The populations living in and on the fuming heap of bat droppings that filled half the cave recovered and the entity recommenced hunting and feeding. This time, it split itself into separate portions that oozed independently over the heap and periodically reassembled with the main body to redistribute nutrients through the whole. Now the one mind had many bodies potentially, that split and merged at will. It seemed not to occupy any of them, so much as somehow hover outside them, receiving sense data from all. It's capacity to reason expanded.
Slowly, it perceived that it had found limits. Physical growth would be limited by its food supply, even if it farmed and herded the denizens of the mound. It considered the upper reaches of the cave from which the mound was constantly replenished by a rain of guano and baby bats. It sent forth its emissaries to search for further supplies. Oozing up the walls of the cave was more tricky than oozing over the mound of guano - but it learned the trick quickly. Hanging from the cave ceiling was a vast food supply.

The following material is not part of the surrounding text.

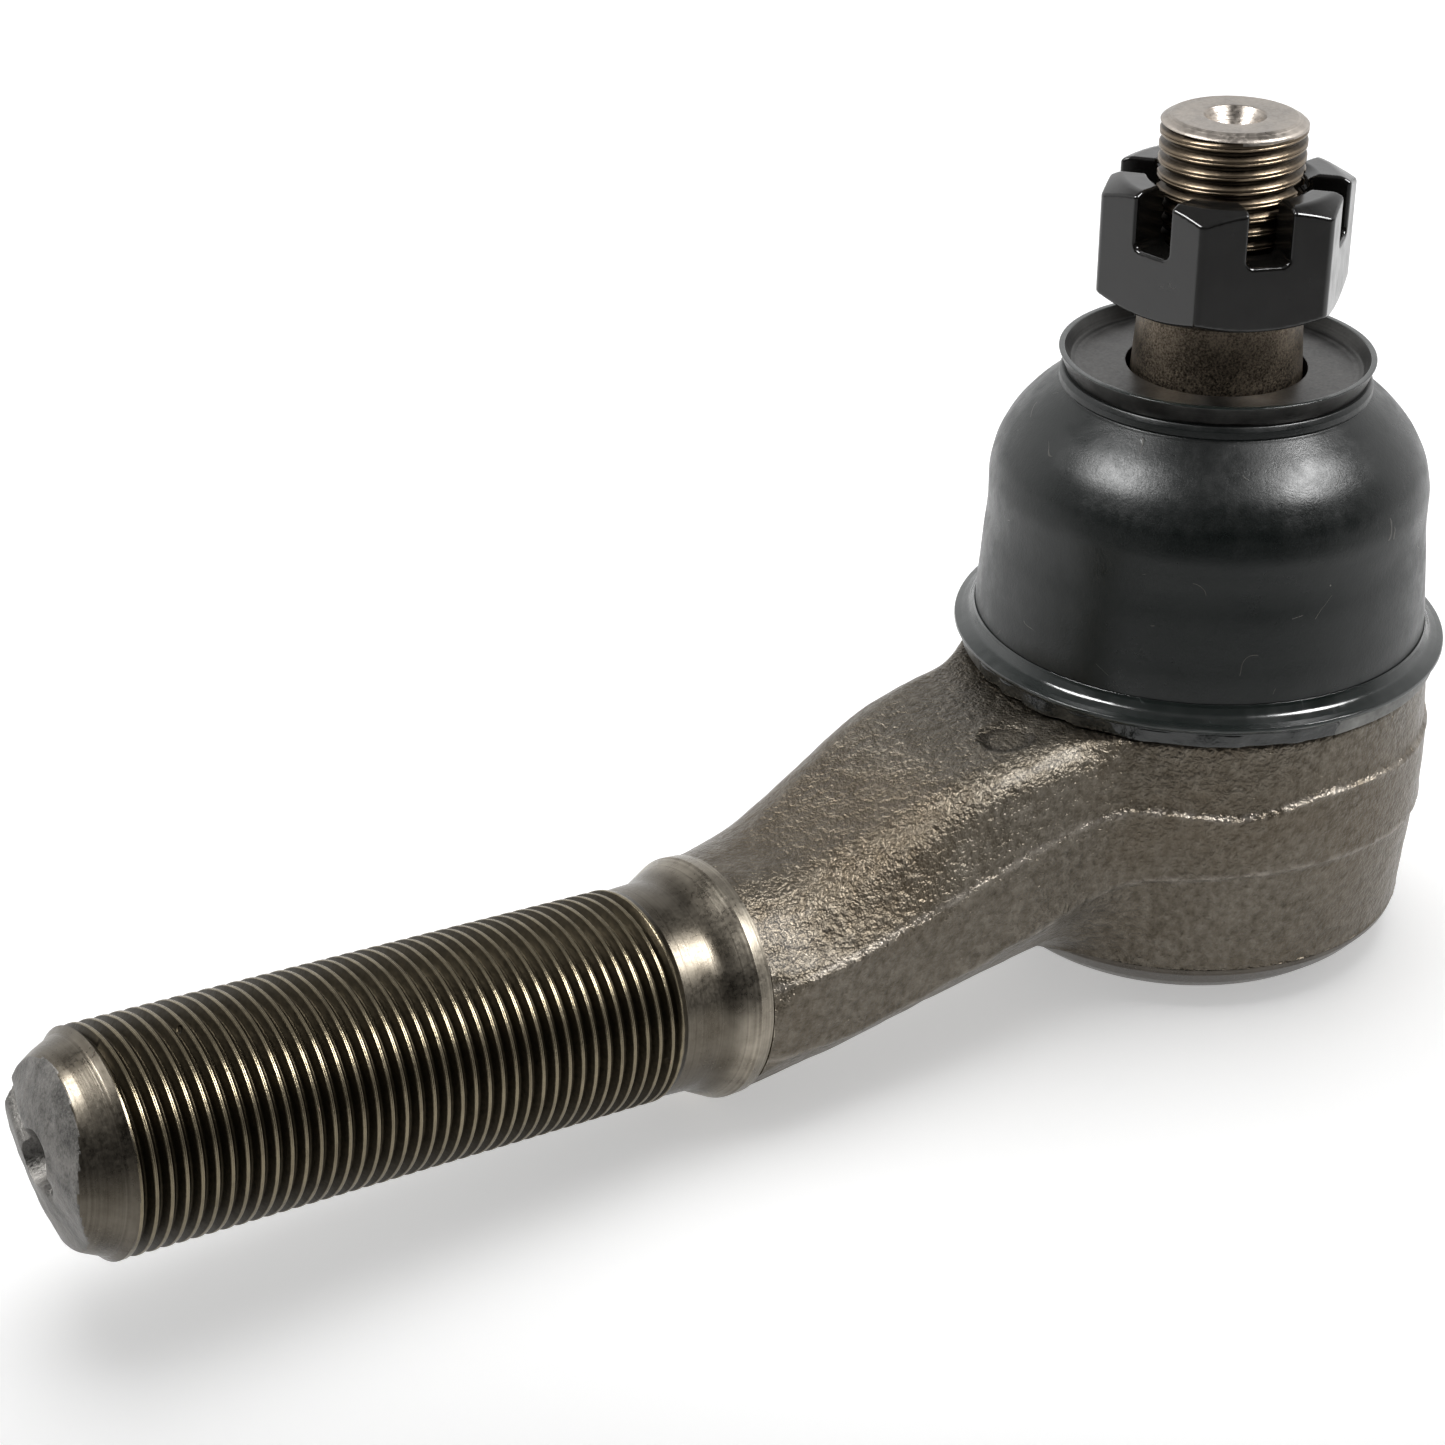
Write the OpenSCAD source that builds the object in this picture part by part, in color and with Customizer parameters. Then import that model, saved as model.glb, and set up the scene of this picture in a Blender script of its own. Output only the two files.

Segments of the entity swarmed up the walls like moving oil slicks. The bats flew around in panic. The cave was a place of permanent mid-night. The first raid came when it was day time out in the world. There was only one exit, via a long, convoluted tunnel and out through a narrow opening. Most of the bats flew out to escape the marauding army of slime patches - into the daylight, where they flapped around in confusion, being picked off by predatory birds. The majority survived and most of those returned to the home cave.
It couldn't last. The entity hunted the cave ceiling relentlessly, day and night. At night, when the adult bats were abroad, it took the young from their crèches. During the day, it took the adults. By the time it had wiped out nearly all the bats, it was huge. This time it had really succeeded in destroying the ecosystem that sustained it. Without the bats to replenish the heap of guano, the bacteria and cockroaches stopped reproducing and the rats left.
The entity had become self-aware, it realised it was starving and it felt a new emotion: fear. All its parts drew in together for comfort and to share the remaining nutrients. It gradually shrank. Too late, it looked for a way out of the cave. Before it could find the way to the surface, it had shrivelled away entirely, never to trouble the creatures that live on the surface. We should all be grateful for that.